Danish food ingredient maker Chr. Hansen said on Thursday a second-quarter profit miss was due to one-offs and kept its guidance unchanged.
Chr. Hansen, which makes products such as enzymes, food colouring and cultures, said operating profit fell 22 percent 32.6 million euro, short of forecasts for 43.8 million, as it took a non-cash charge on a failed study and also suffered one-off costs related to a sales platform and changing its CEO.
It forecast full-year organic revenue growth of 7-9 percent and an operating margin above last year's 26.5 percent, keeping it among the most profitable companies in the sector.
Analysts expect Chr. Hansen to produce solid profit growth with healthy margins for years to come as it sits on a lucrative product line, justifying a premium.

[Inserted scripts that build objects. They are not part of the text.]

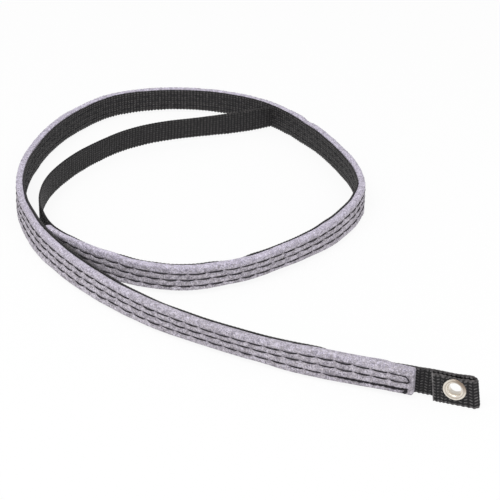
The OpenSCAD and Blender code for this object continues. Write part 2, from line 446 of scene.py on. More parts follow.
class StrapColours(bpy.types.PropertyGroup):
    """Colours of the strap's materials."""

    # Painted highlight on the crests of the floats; painted shade deepens the webbing's black between
    # them
    webbing_crest_highlight: colour("Webbing crest", "Warp floats", (0.165, 0.156, 0.158))
    webbing_black_valley_shade: colour("Webbing valley", "Between the floats", (0.0045, 0.0045, 0.005))
    webbing_edge: colour("Selvedge", "Woven edge", (0.12, 0.11, 0.11))
    webbing_fray: colour("Fray", "Loose fibres of a cut end", (0.2, 0.19, 0.19))
    felt_light: colour("Felt light", "Light fibres", (0.75, 0.705, 0.80))
    felt_shade: colour("Felt shade", "Dark fibres", (0.215, 0.196, 0.235))
    # Lit copy of the felt for its upper edge: painted light from above, with a bluer cast
    felt_lit_top_light: colour("Felt edge light", "Light fibres of the upper edge", (0.82, 0.765, 0.945))
    felt_lit_top_dark: colour("Felt edge shade", "Dark fibres of the edge", (0.36, 0.33, 0.42))
    felt_warm: colour("Felt warm", "Warmer fibres", (0.47, 0.43, 0.41))
    # Painted shade in the grooves of the seams
    felt_seam_shade: colour("Felt seam", "Soiled seam line", (0.17, 0.15, 0.18))
    # Painted shadow where the lead crosses close in front of the felt
    felt_crossing_shadow: colour("Felt crossing", "Felt the lead rubs on", (0.06, 0.052, 0.06))
    # Painted shade in the valleys of the twist
    thread_twist_shade: colour("Thread dark", "Valleys of the twist", (0.006, 0.005, 0.007))
    thread_light: colour("Thread light", "Crests of the twist", (0.015, 0.012, 0.018))
    bobbin_light: colour("Bobbin thread", "Thread on the webbing", (0.075, 0.07, 0.072))
    metal_bright: colour("Metal", "Plating", (0.93, 0.88, 0.80))
    metal_shade: colour("Metal shade", "Duller plating", (0.80, 0.74, 0.65))
    # Painted brown shade in the eyelet's grooves and bore
    metal_groove_shade: colour("Metal groove", "Tarnish in the groove", (0.30, 0.23, 0.18))
    floor_colour: colour("Floor", "Studio floor", (0.90, 0.90, 0.90))


# ---- webbing

EYELET_SEAT = (0.0009, 0, -0.0002)           # how far the set eyelet has crept in the webbing
EYELET_TILT = math.radians(-3)
PUNCH_RADIUS, PUNCH_LENGTH = 0.0043, 0.012   # of the hole for the eyelet
FOLD_CENTRE = TAB_END - TAB_HALF             # x where the fold's bend begins
FRONT_RUN = TAB_LENGTH - TAB_HALF            # straight part of the front layer
FOLD_RUN = math.pi * (TAB_HALF - LAYER / 2)  # centre line round the fold
FOLD_AT, FOLD_TO = FRONT_RUN + FOLD_RUN / 2, FRONT_RUN + FOLD_RUN
TAB_WHOLE = FOLD_TO - TAB_HALF               # from the front layer's cut edge to distance 0
EDGE_BULGE, EDGE_THIN = 0.35, 0.25           # how the woven edge bulges out and thins
FLOAT_SHAPE = (1.0, 0.34, 0.0, 0.34)         # depth across one float, 1 between the floats
RIB_DIP = 0.24                               # share of a rib that dips at each of its ends


def fold_place(t):
    """Place (x, y, heading) and strap distance of the folded end, t mm from the cut edge."""
    s = t - FRONT_RUN - FOLD_RUN + TAB_HALF
    if t < FRONT_RUN:
        return (TAB_END - TAB_LENGTH + t, -TAB_HALF, 0.0), s
    if t < FOLD_TO:
        turn = (t - FRONT_RUN) / FOLD_RUN * 180
        a = math.radians(turn)
        return (FOLD_CENTRE + TAB_HALF * math.sin(a), -TAB_HALF * math.cos(a), turn), s
    return along(s), s


def weave(sizes, s, column):
    """Zigzag shift, sunk depth and relief of the weave at distance s and quarter float column."""
    rib = s / RIB
    phase = rib - math.floor(rib)
    swing = abs((rib % 2) - 1) * 2 - 1
    between = FLOAT_SHAPE[column % 4]
    ends = max(0.0, 1 - min(phase, 1 - phase) / RIB_DIP) ** 1.3
    depth = between * sizes.float_depth / MM + (1 - between) * ends * sizes.rib_depth / MM
    # The relief that carries the painted highlights grows plainer further along the strap
    plain = 1 - 0.5 * smooth(60, 200, s)
    relief = 1 - min(1.0, between * plain + (1 - between * plain) * ends * 0.95)
    return swing * sizes.zigzag / MM / 2, depth, relief


def webbing_section(faced):
    """Columns round the webbing: side (in, top, out, bottom), share along it, weave column."""
    cells = FLOATS * 4
    outer = 6 if faced else cells
    shares = (0.25, 0.5, 0.75)
    section = [("in", j / cells, j) for j in range(cells + 1)]
    section += [("top", share, 0) for share in shares]
    section += [("out", 1 - j / outer, 0 if faced else cells - j) for j in range(outer + 1)]
    return section + [("bottom", share, 0) for share in shares]


# Middle height and half height of the folded end's webbing, by distance from its cut edge
TAB_LEVELS = (
    (FRONT_RUN - 1.2, -1.6, 8.6), (FOLD_AT, -0.9, 8.3), (FOLD_TO + 1.2, 1.0, 8.0),
    (FOLD_TO + 12, 0.5, 7.9), (FOLD_TO + 25, -0.1, 8.0), (FOLD_TO + 40, 0, 8.0),
)
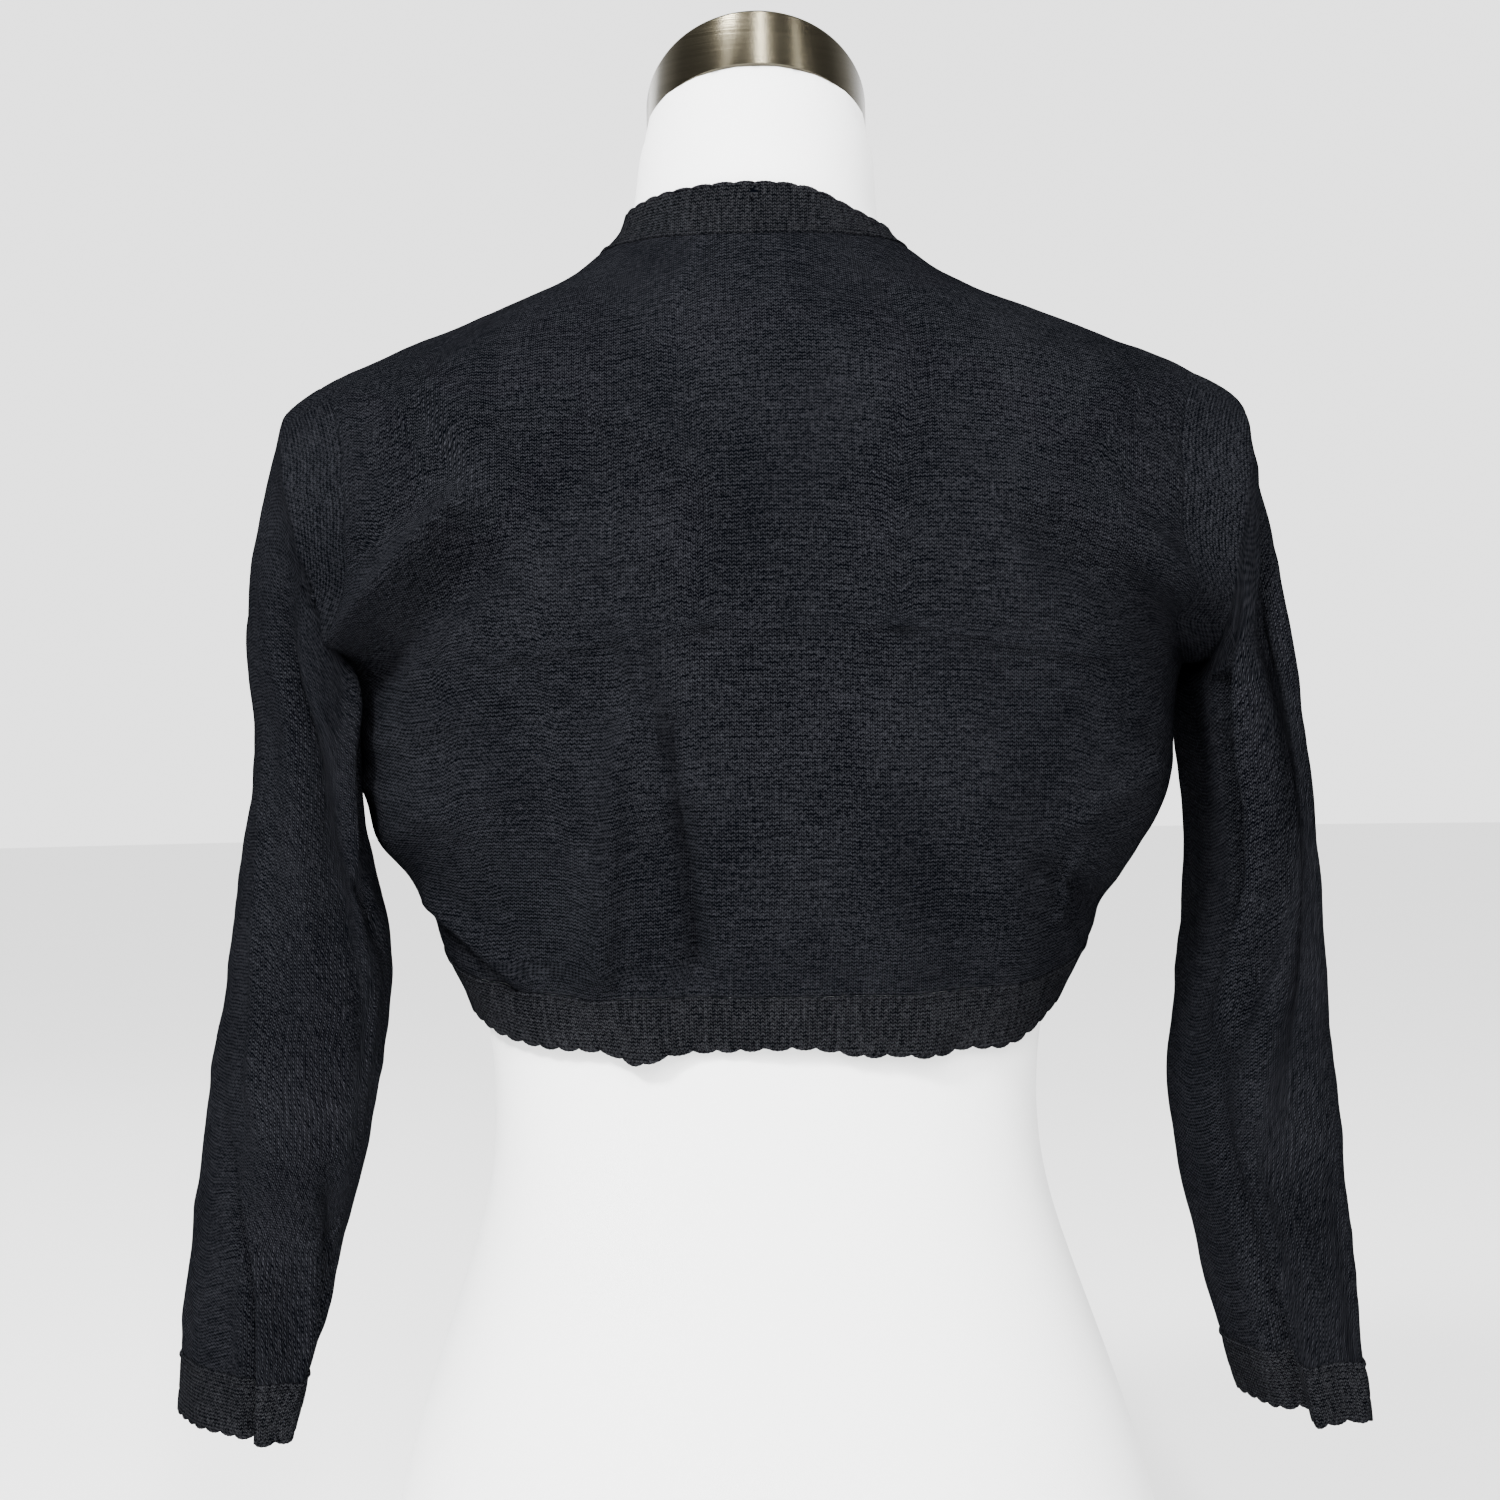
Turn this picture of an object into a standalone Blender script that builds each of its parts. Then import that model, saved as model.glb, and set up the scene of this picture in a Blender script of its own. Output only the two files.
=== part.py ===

Its shares trade 26-28 times its expected 2013 earnings after a 47 percent increase over the past year with some analysts calling it a safe haven stock.
One of its few difficulties this year has been falling prices for carmine, a key ingredient in food colouring.
"The price is approaching stabilisation but it has been a bit lower than we expected in the first half of our financial year," Chief Financial Officer Klaus Pedersen said.
The firm was forced to cut carmine prices in the first half to stabilise its volumes, although this came at the expense of margins.
"I expect the price to be relatively stable going forward."
Although the company did not announce either a share buyback or a special dividend as some analysts had expected, Pedersen said the company's policy of returning excess capital to shareholders was unchanged.